The capture of sensor data from the sensor by the transmitter device takes place, for example, directly after the activation of the sensor. The transmitter device thereby collects the data generated by the sensor, which can include different information, such as, for example, image data or other relevant sensor measuring values. This data is captured, for instance, in a raw format and is provided for the further processing.

The preparation of the captured sensor data includes, for example, the processing and conversion of the raw data into a usable format. This step can comprise different methods, such as the filtering of noise, the correction of distortions or the extraction of relevant features. The goal is to present the sensor data in a form, which is suitable for the subsequent steps of the authentication process.

The detection of at least one hardware feature, such as a sensor error, in the prepared sensor data corresponds to a step in which the prepared data is analyzed in order to identify specific features or anomalies. A hardware feature could be, for example, an error in an image point of the image sensor, which would not occur in the case of a manipulation, an attempted emulation or an exchange of the sensor. This error would therefore be crucial for the subsequent generation of the authentication data.

The generation of authentication data as a function of the detected hardware feature takes place on the basis of the previously identified features. The authentication data is specific information, which is to confirm the integrity and authenticity of the sensor data. This data is generated by the transmitter device, the receiver device itself or in an authentication device, which represents a third instance in addition to the transmitter device and the receiver device, and can include cryptographic signatures or other security features.

The comparison of the authentication data with identification data stored for the transmitter device for obtaining a positive or negative comparative result is carried out by an authentication device or receiver device, which differs from the transmitter device. In this step, the generated authentication data is compared with previously stored identification data in order to preferably verify the genuineness of the sensor data. The result of this comparison can either be positive or negative, depending on whether the data corresponds.

The authentication of the transmitter device at a receiver device in the case of a positive comparative result and refusal of an authentication in the receiver device in the case of a negative comparative result forms the final step of the method.
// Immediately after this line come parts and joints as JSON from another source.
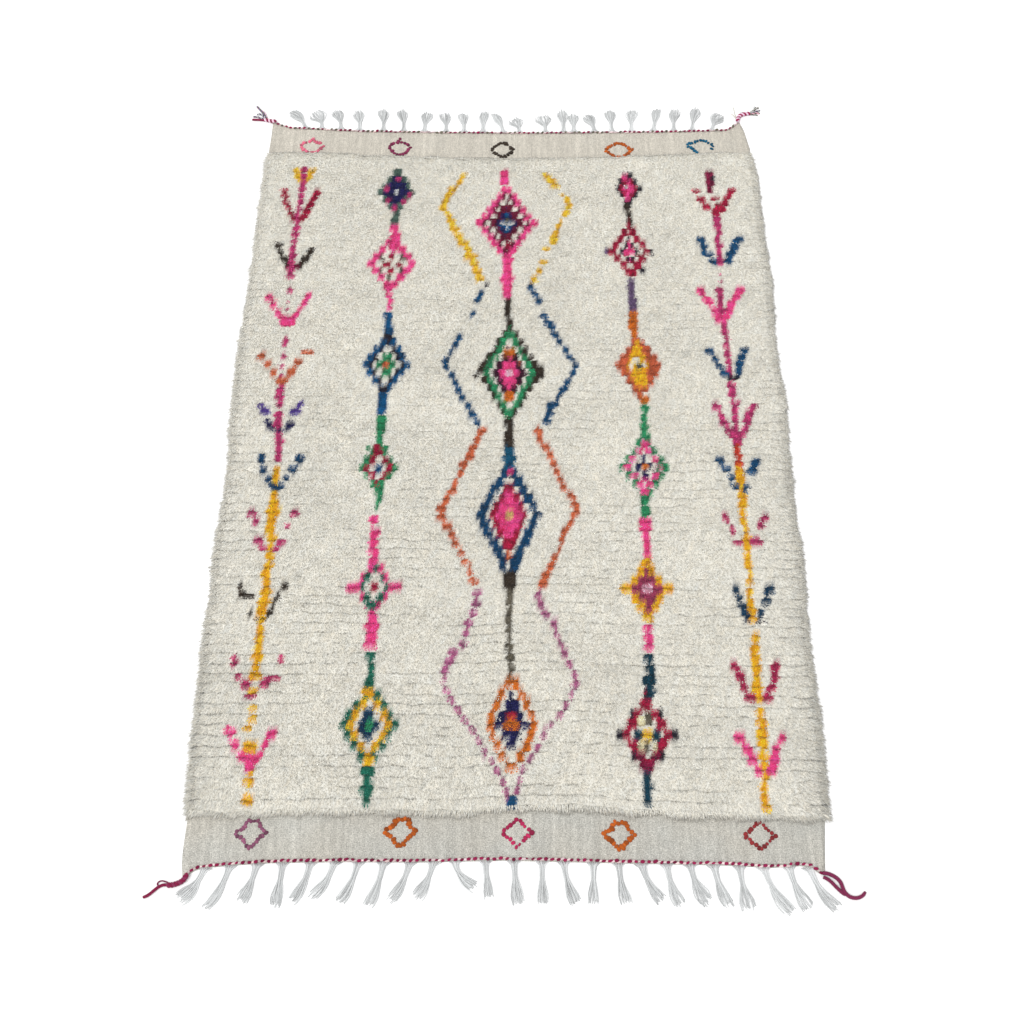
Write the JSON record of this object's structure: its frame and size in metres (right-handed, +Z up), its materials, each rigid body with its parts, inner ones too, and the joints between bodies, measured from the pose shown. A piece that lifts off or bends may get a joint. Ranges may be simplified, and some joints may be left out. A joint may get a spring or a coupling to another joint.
{
  "type": "azilal rug",
  "caption": "Flat rectangular wool rug with a shag pile field, flatwoven end bands, twined edge cords and tasselled fringes.",
  "frame": {"origin": "middle of the flat underside of the ground cloth", "axes": "+Y along the rug's length towards its far end, +X across its width to the right, +Z up through the pile"},
  "size_m": [1.7858, 2.736, 0.0219],
  "materials": {
    "ground_weave": "undyed flatwoven wool",
    "pile": "knotted cream wool shag with dyed motifs",
    "twined_yarn": "twisted magenta and cream wool yarn",
    "fringe_yarn": "grey-white spun warp yarn",
    "tail_yarn": "loose magenta wool yarn"
  },
  "bodies": {
    "root": {"ground_weave": "ground_weave", "pile": "pile", "twining_near": "twined_yarn", "twining_far": "twined_yarn", "fringe_near": "fringe_yarn", "fringe_far": "fringe_yarn", "tail_near_left": "tail_yarn", "tail_near_right": "tail_yarn", "tail_far_left": "tail_yarn", "tail_far_right": "tail_yarn"}
  },
  "joints": []
}
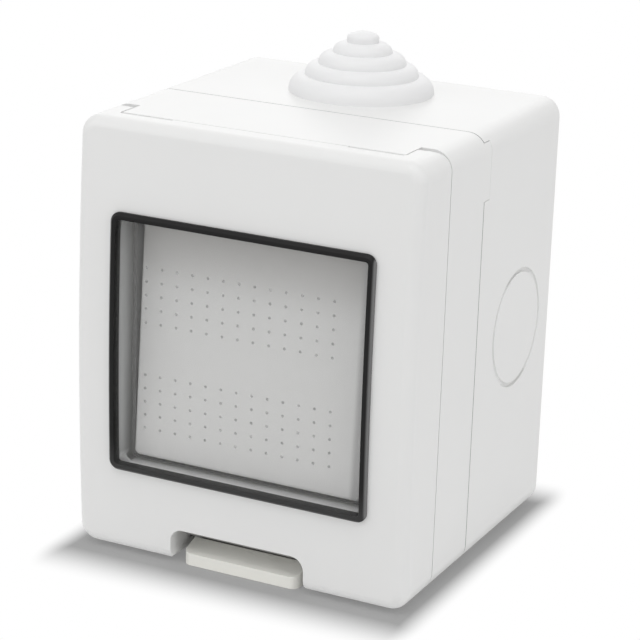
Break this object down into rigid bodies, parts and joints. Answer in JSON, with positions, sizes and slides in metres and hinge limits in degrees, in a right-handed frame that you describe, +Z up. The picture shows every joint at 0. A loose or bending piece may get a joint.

In the case of a positive comparative result, the transmitter device is acknowledged as being authentic and the communication or a secured data exchange, such as a secured data storage, with the receiver device is preferably permitted or an indication about the acknowledged authenticity is provided to a user of the receiver device. In the case of a negative comparative result, the authentication is refused, which suggests that the sensor data may have been manipulated, may not be identical or may be unreliable.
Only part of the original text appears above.